Britain’s gold sale in 1999 amid an ‘expanding economy’

In particular, the BoE’s decision was part of a broader trend among central banks in the mid-1990s and early 2000s. Other countries, such as Canada, Argentina, the Netherlands, Austria, and France, also sold gold during this period. Interestingly, the sales were driven by the belief that gold was an outdated relic and that the global economy was expanding.

However, the sales led to growing concern that uncoordinated central bank gold sales were destabilizing the market. In response, central banks agreed to limit their gold sell-offs through the Central Bank Gold Agreement, also known as the Washington Agreement on Gold. The agreement was renewed every five years until its expiration in September 2019.
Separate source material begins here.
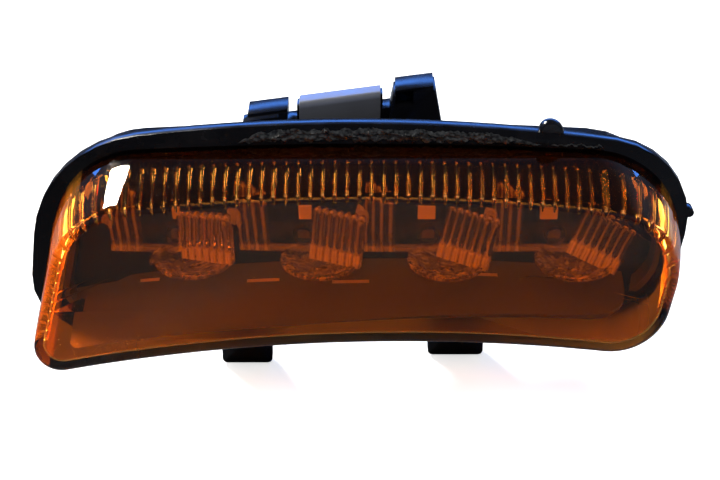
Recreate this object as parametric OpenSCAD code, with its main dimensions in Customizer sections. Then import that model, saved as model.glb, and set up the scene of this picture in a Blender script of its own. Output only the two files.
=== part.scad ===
// Side repeater lamp for a vehicle's bodywork: a black flanged housing, an amber lens fluted on the inside,
// four clear light-guide optics over upward-firing diodes, a sheet-steel spring clip above and two tongues below.
// Millimetres. X runs along the lamp, the lens faces -Y and +Z is up.
// The origin lies on the flange's back face, the face that seats on the bodywork.

/* [Flange] */
// Width of the flange at the height of the origin
flange_w = 149.4; // [148:0.2:156]
// Height of the flange's upper edge at its crown
flange_top = 29.2; // [28.6:0.2:32]
// Depth of the flange's lower edge below the origin, at its crown
flange_drop = 20.4; // [19:0.2:24]
// Thickness of the flange
flange_t = 3; // [2:0.1:4]
// Radius of the long upper arc
flange_arc_r = 400; // [380:10:600]
// Radius of the upper left corner
flange_left_r = 29; // [22:0.5:32]
// Radius of the upper right corner
flange_right_r = 20.5; // [16:0.5:24]

/* [Lens] */
// Depth of the lens in front of the flange
lens_depth = 20; // [18:0.5:24]
// Thickness of the lens's walls and face
lens_wall = 2.2; // [1.8:0.1:2.4]
// Flange left bare above the lens
bare_top = 4.8; // [4:0.1:6]
// Flange left bare below the lens
bare_bottom = 3.9; // [2.8:0.1:5]
// Flange left bare at the left end
bare_left = 4.4; // [3:0.1:6]
// Flange left bare at the right end
bare_right = 1.9; // [1.4:0.1:4]
// How far the lens's face is drawn in at the left end
draft_left = 2; // [1:0.1:3]
// How far the lens's face is drawn in at the right end
draft_right = 3.5; // [2:0.1:4.4]
// How far the lens's upper wall falls towards the face
draft_top = 2.9; // [2:0.1:3.4]
// How far the lens's lower wall rises towards the face
draft_bottom = 1.2; // [0.6:0.1:1.6]
// Rounding between the lens's walls and its face
lens_edge_r = 1.6; // [1:0.1:2.2]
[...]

Gold demand has increased over the years

Fast forward to today, and the global fiscal picture has completely changed. Central banks have steadily accumulated gold for the last 12 years, buying more than 2,000 tonnes in the last two years alone. In the first quarter of 2024, central banks bought 290 tonnes of gold, the strongest start to a year on record.

Central banks are shifting toward gold to improve the quality of their reserves, holding a neutral asset. Emerging market central banks have been the dominant players in official sector gold demand. This is because these markets need to diversify their holdings away from U.S. dollar-denominated debt.

For example, China’s demand for gold surged 68% year-over-year in the first quarter of 2024. The increase happens as veteran investors warn of an incoming global crash.

While some analysts expect developed market central banks to start buying gold, others believe that gold faces an institutional problem. Essentially, most central bank economists still view gold as an outdated relic. Therefore, it will take a massive shift in thinking to change this view.

In conclusion, the BoE’s decision to sell half its gold reserves in 1999 has been costly for the U.K. The sale drove gold prices to historic lows and cost the country £21.3 billion more than the Treasury received. While the decision was part of a broader trend among central banks then, the global fiscal picture has since changed, with central banks now accumulating gold at a record pace.